REHMAre people writing, emailing, phoning congressional offices or are they sitting back watching this play out? Anybody have any thoughts?
ELVINGToo many are doing the latter, and not enough are doing the former. And of the people who are doing the former, too many of them are doing it at the behest of someone else who has organized them, told them what to say and said this is the way you get your piece of the action. Pressure your congressmen. People always say they want to see deals worked out and compromise in Washington, but then they also say I don't want to see my own representative give up my basic interest.
COOKThere's a difference between grassroots and astro turf.
COOKAnd people who work in congressional office, they can tell when these things are petitions. They can tell when this stuff is ginned up, and those things, they just have a lot less validity than an individualized, personalized communication. It clearly is of the heart and not instigated by an outside group.
CUMMINGSBut that's not...
REHMBut the real question is, are people who are not extreme involved intellectually in this problem? And are they willing to write or call or email individually?
CUMMINGSIt's very hard to tell because the only data that we get from members of Congress is what they are willing to share. The only thing we can detect is that the activists are clearly involved.
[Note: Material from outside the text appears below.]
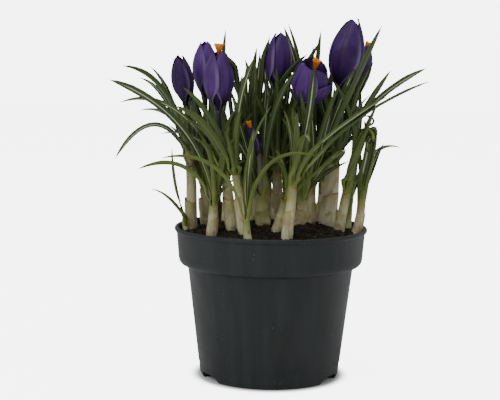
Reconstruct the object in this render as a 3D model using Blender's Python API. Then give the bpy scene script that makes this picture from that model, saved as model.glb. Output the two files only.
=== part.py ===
"""A potted crocus: a 12 cm nursery pot of soil with a clump of shoots, leaves and violet flowers.

Every length in this file is in millimetres until it reaches a mesh, where MM turns it into metres.
The pot stands on z = 0 with its axis on x = y = 0, and the clump is seen from -Y.
"""
import math
from collections import namedtuple

import bmesh
import bpy
import numpy as np

MM = 0.001

# ---------------------------------------------------------------- the plan of the plant

Leaf = namedtuple("Leaf", "tip rise lean width")
Shoot = namedtuple("Shoot", "name foot mouth radius leaves")
Flower = namedtuple("Flower", "name shoot throat tip girth gape spin stigma")

# Where each shoot leaves the soil, where its sheath ends, how thick the sheath is, and its leaves:
# a leaf starts along its shoot, leans out by "lean", climbs "rise" before it bends, and ends at "tip".
SHOOTS = [
    Shoot("01", (-50, 8), (-51, 9, 131), 3.6, [
        Leaf((-92, -5, 192), 58, 0.20, 4.6),
        Leaf((-76, 12, 191), 48, 0.15, 3.4),
        Leaf((-84, 24, 184), 50, 0.25, 2.8),
        Leaf((-84, 30, 163), 40, 0.30, 2.6),
    ]),
    Shoot("02", (-41, 20), (-43, 18, 116), 3.3, [
        Leaf((-99, 20, 133), 72, 0.25, 3.2),
        Leaf((-60, 60, 178), 50, 0.20, 3.0),
    ]),
    Shoot("03", (-36, -25), (-35, -24, 111), 3.2, [
        Leaf((-99, -16, 184), 56, 0.25, 4.4),
        Leaf((-26, -32, 159), 30, 0.10, 4.4),
        Leaf((-80, -36, 132), 36, 0.45, 2.6),
        Leaf((-44, -56, 150), 40, 0.20, 3.0),
    ]),
    Shoot("04", (-33, 42), (-35, 40, 120), 2.7, [
        Leaf((-30, 36, 215), 50, 0.10, 3.0),
        Leaf((-48, 22, 190), 40, 0.10, 3.0),
        Leaf((-72, 68, 160), 46, 0.35, 3.4),
        Leaf((-38, 79, 172), 48, 0.25, 3.2),
    ]),
    Shoot("05", (-24, -19), (-29, -18, 130), 3.6, [
        Leaf((-93, -10, 170), 58, 0.35, 3.2),
        Leaf((-56, -36, 161), 34, 0.30, 3.2),
        Leaf((-68, -8, 151), 30, 0.40, 2.6),
        Leaf((-37, -2, 186), 36, 0.05, 3.4),
    ]),
    Shoot("06", (-17, -31), (-22, -30, 128), 3.0, [
        Leaf((-11, -26, 199), 40, 0.05, 4.2),
        Leaf((-57, -46, 170), 36, 0.25, 4.2),
        Leaf((-19, -38, 167), 24, 0.05, 3.8),
        Leaf((-28, -46, 156), 20, 0.10, 3.0),
        Leaf((-54, -34, 181), 38, 0.15, 3.2),
    ]),
    Shoot("07", (-14, -46), (-15, -46, 104), 2.4, [
        Leaf((-64, -62, 141), 44, 0.20, 3.4),
        Leaf((25, -60, 143), 46, 0.20, 3.4),
        Leaf((-1, -44, 171), 36, -0.10, 3.2),
    ]),
    Shoot("08", (-11, 10), (-11, 10, 118), 2.8, [
        Leaf((-2, 4, 211), 52, 0.0, 3.6),
        Leaf((-8, 24, 201), 44, 0.05, 2.8),
        Leaf((21, -6, 200), 56, 0.00, 4.2),
        Leaf((-29, -30, 200), 50, 0.0, 3.2),
    ]),
    Shoot("09", (-5, -10), (-6, -10, 114), 4.2, [
        Leaf((14, -20, 191), 54, 0.05, 3.6),
        Leaf((-2, -4, 178), 34, 0.05, 3.0),
        Leaf((-24, -8, 168), 30, 0.15, 2.8),
    ]),
    Shoot("10", (4, 12), (4, 12, 126), 3.6, [
        Leaf((2, 0, 179), 30, 0.10, 4.0),
        Leaf((29, 6, 208), 50, 0.05, 3.4),
        Leaf((-6, 34, 196), 40, 0.15, 3.0),
        Leaf((12, 20, 190), 34, 0.05, 3.2),
    ]),
    Shoot("11", (3, -28), (8, -28, 112), 3.0, [
        Leaf((-3, -42, 141), 24, 0.05, 2.8),
        Leaf((43, -48, 146), 22, 0.50, 3.0),
        Leaf((24, -26, 193), 44, 0.05, 4.2),
        Leaf((11, -36, 170), 30, 0.0, 3.2),
    ]),
    Shoot("12", (9, -42), (12, -42, 124), 3.2, [
        Leaf((94, -16, 185), 40, 0.45, 4.4),
        Leaf((30, -56, 151), 26, 0.30, 2.8),
        Leaf((68, -22, 176), 30, 0.50, 3.2),
        Leaf((20, -80, 152), 44, 0.35, 3.2),
    ]),
    Shoot("13", (17, -8), (20, -8, 114), 3.4, [
        Leaf((64, -24, 218), 40, 0.20, 3.6),
        Leaf((16, -28, 171), 36, 0.0, 2.8),
        Leaf((40, -24, 183), 50, 0.05, 3.2),
        Leaf((26, 18, 196), 40, 0.22, 3.4),
    ]),
    Shoot("14", (17, 25), (18, 25, 118), 3.0, [
        Leaf((7, 26, 217), 46, -0.20, 3.6),
        Leaf((26, 33, 205), 40, 0.10, 3.4),
        Leaf((22, 56, 182), 48, 0.15, 3.0),
    ]),
    Shoot("15", (28, 45), (27, 44, 112), 2.8, [
        Leaf((10, 42, 219), 50, -0.10, 3.4),
        Leaf((31, 38, 215), 50, 0.05, 3.2),
        Leaf((44, 78, 168), 50, 0.25, 3.4),
        Leaf((70, 60, 150), 44, 0.35, 3.0),
    ]),
    Shoot("16", (36, 8), (39, 8, 134), 5.2, [
        Leaf((98, 30, 192), 44, 0.45, 3.8),
        Leaf((73, 6, 191), 32, 0.35, 3.2),
        Leaf((54, 2, 182), 28, 0.20, 4.8),
        Leaf((59, -6, 176), 26, 0.30, 2.6),
    ]),
    Shoot("17", (33, 29), (33, 28, 120), 3.4, [
        Leaf((27, 20, 190), 36, 0.05, 3.4),
        Leaf((62, 50, 182), 46, 0.30, 3.4),
        Leaf((46, 68, 178), 48, 0.20, 3.2),
    ]),
    Shoot("18", (42, -8), (46, -8, 118), 3.2, [
        Leaf((51, -13, 165), 30, 0.05, 4.2),
        Leaf((55, -4, 172), 30, 0.10, 3.2),
        Leaf((58, -30, 160), 34, 0.20, 3.0),
    ]),
    Shoot("19", (53, -6), (56, -6, 112), 3.0, [
        Leaf((64, -10, 152), 26, 0.10, 3.4),
        Leaf((69, -1, 146), 26, 0.15, 3.4),
    ]),
    Shoot("20", (49, 12), (50, 13, 104), 2.2, [
        Leaf((56, 14, 158), 36, 0.0, 3.0),
        Leaf((84, 44, 140), 46, 0.25, 2.8),
    ]),
    Shoot("21", (-53, 2), (-54, 1, 98), 1.8, [
        Leaf((-74, -10, 117), 22, 0.55, 2.4),
        Leaf((-62, 0, 142), 24, 0.20, 2.0),
    ]),
    Shoot("22", (-16, 36), (-17, 38, 114), 3.0, [
        Leaf((-10, 30, 204), 46, 0.05, 3.2),
        Leaf((-20, 80, 184), 50, 0.25, 3.4),
        Leaf((-52, 74, 142), 50, 0.30, 3.0),
    ]),
    Shoot("23", (4, 46), (4, 48, 112), 2.8, [
        Leaf((9, 40, 202), 46, 0.05, 3.2),
        Leaf((-6, 79, 158), 50, 0.25, 3.2),
        Leaf((24, 80, 186), 52, 0.25, 3.2),
    ]),
]
BARE_SHOOTS = ("07", "15", "20", "21", "22", "23")     # young shoots that have no sheath of their own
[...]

CUMMINGSThey are. And so you have on one -- you have for Americans for tax reform. Governor Chris' group that's adamantly anti-tax has a very big shadowy presence in all of this because they are threatening political retribution to any Republican who would go along with any deal that has revenue increases. So they are very influential in this, and they're among the reasons that the Republicans have had to go back on. And on the left, those who want to -- protect the protect Social Security organizations, they are activated.
REHMExcept that you had the AARP come out and say they would agree to some changes in social...
COOKThey'd back off within hours.
ELVINGThey had to back off because there are other group, as Jeanne said, who are dedicated strictly to Social security or strictly to Medicare or just to those two programs. And I think we heard from one of their people earlier in the program who just want to be absolutist about defending those programs.
COOKI think the people in the middle you're talking about, I think they're disgusted, and I think they're withdrawn. But the thing is I -- we've just seen two back-to-back elections in '06 and '08 where voters just beat the hell out of Republicans, and then they beat the hell out of Democrats in -- I think they're going to go indiscriminately in a lot of incumbents from both sides.
REHMCharlie Cook, editor and publisher of the Cook Political Report. He's also with National Journal. Jeanne Cummings of Bloomberg News. Ron Elving of NPR. Let's hope it gets done soon. Thanks for being here. Thanks for listening. I'm Diane Rehm.